The agent never creates a resource without first checking if it already exists:

Before creating...First check with...If exists...
Any resourceresources_get(apiVersion, kind, name, namespace)Use resources_create_or_update (upsert) — warn about overwrite
Pod (via pods_run)pods_get(name, namespace)Report existing pod — do NOT create duplicate
Scale targetresources_scale (without scale param)Read current replicas, confirm new target with user

Skills Reference

Skill DirectorySub-AgentPurpose
k8s-operator/kubernetes-cluster-opsk8s-cluster-opsCluster operations workflow patterns, safety rules, debugging playbooks

MCP Integration

MCP ServerPackage / CommandTransportUsed By
kubernetes_mcp_servernpx kubernetes-mcp-server@lateststdiok8s-cluster-ops
info

The Kubernetes MCP server is the only third-party MCP server in k8s-autopilot (installed via npx).

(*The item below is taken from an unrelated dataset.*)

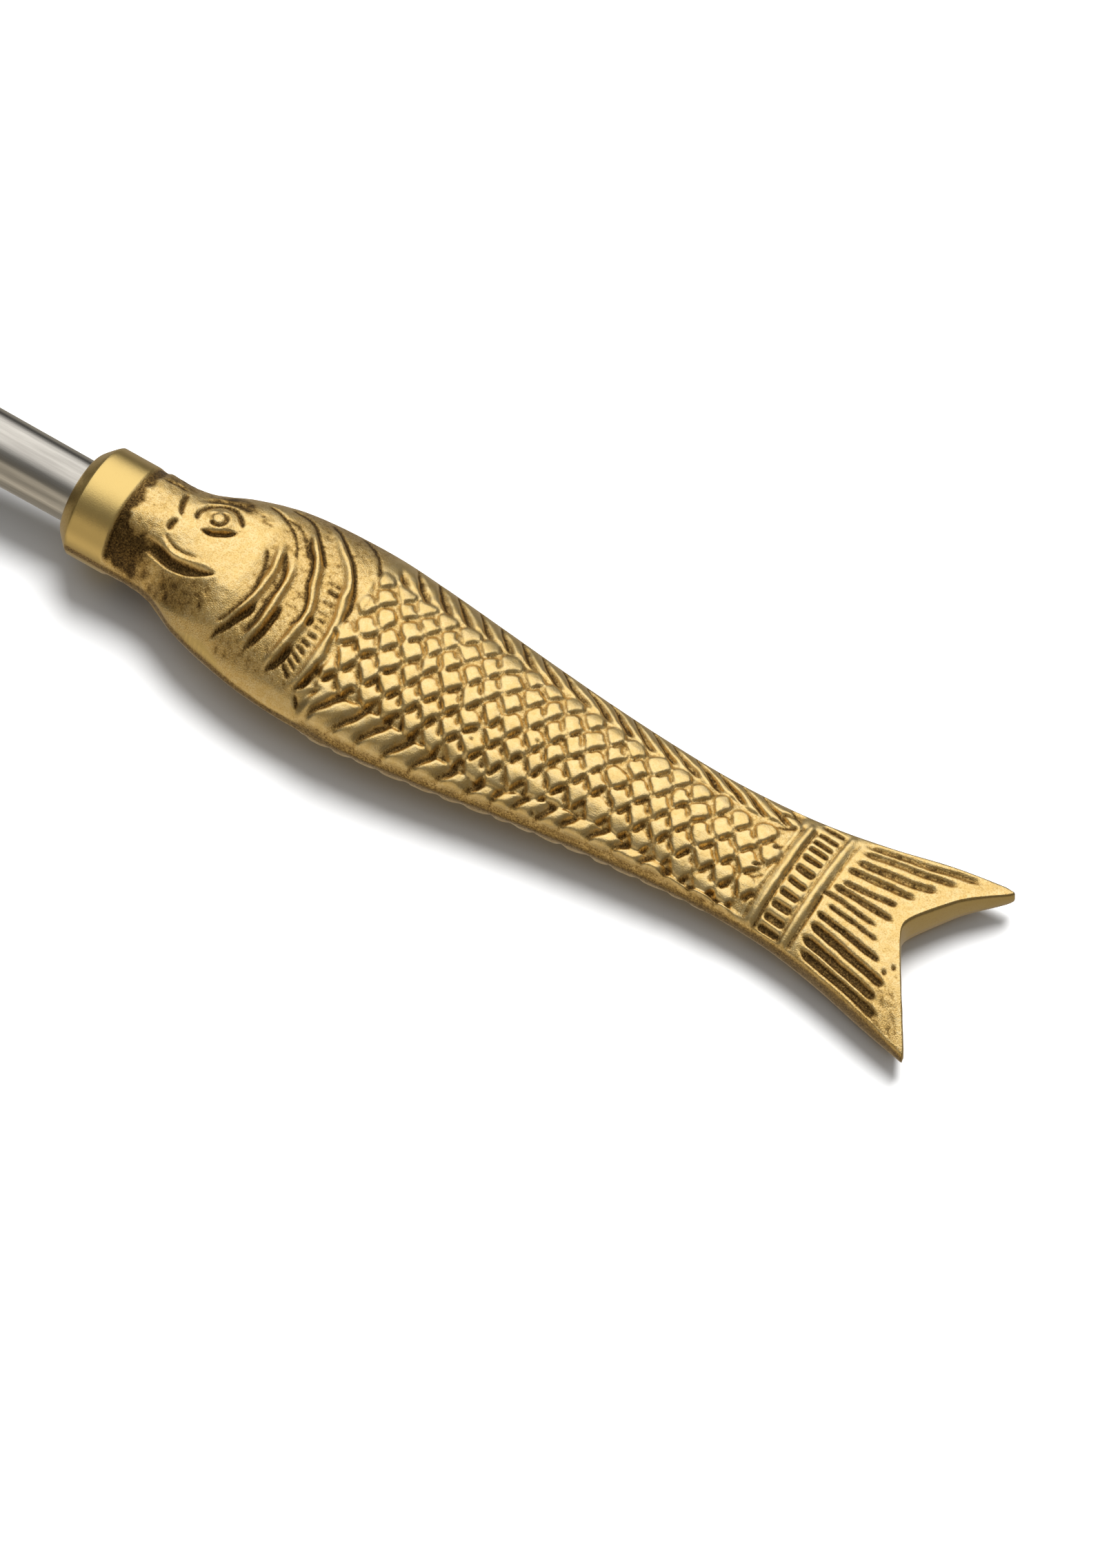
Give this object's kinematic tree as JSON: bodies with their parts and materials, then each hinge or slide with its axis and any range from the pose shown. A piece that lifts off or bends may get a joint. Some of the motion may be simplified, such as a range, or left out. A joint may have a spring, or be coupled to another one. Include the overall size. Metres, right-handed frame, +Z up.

All other MCP servers are TalkOps-native PyPI packages.


Cross-Domain Integration

The K8s Operator frequently receives cross-domain handoffs:

ScenarioSource DomainContext Received
"Investigate pod crashes after ArgoCD sync failed"App OperatorApp name, namespace, sync status
"Check pod resource usage — 5 alerts firing"ObservabilityAlert details, affected services
"Verify Helm release pods are healthy"Helm OperatorRelease name, namespace, expected pods

When the K8s Operator encounters requests outside its scope (e.g., ArgoCD operations, Prometheus queries), it returns a structured handoff signal for the Supervisor to re-route.


Safety & Governance

Scope Boundaries

The K8s Operator handles raw Kubernetes objects only. It will immediately defer to the appropriate operator for:

  • Helm chart operations → Helm Operator
  • ArgoCD/Argo Rollouts → App Operator
  • Prometheus/Alertmanager → Observability Operator

HITL Gates

Every state-modifying operation (create, update, delete, scale, exec) requires explicit user approval. The HumanInTheLoopMiddleware provides a mechanical safety backstop.

[PLAN-LOCKED] Execution

When the coordinator has already obtained approval, the sub-agent skips Phase 2 planning and executes the pre-approved parameters directly.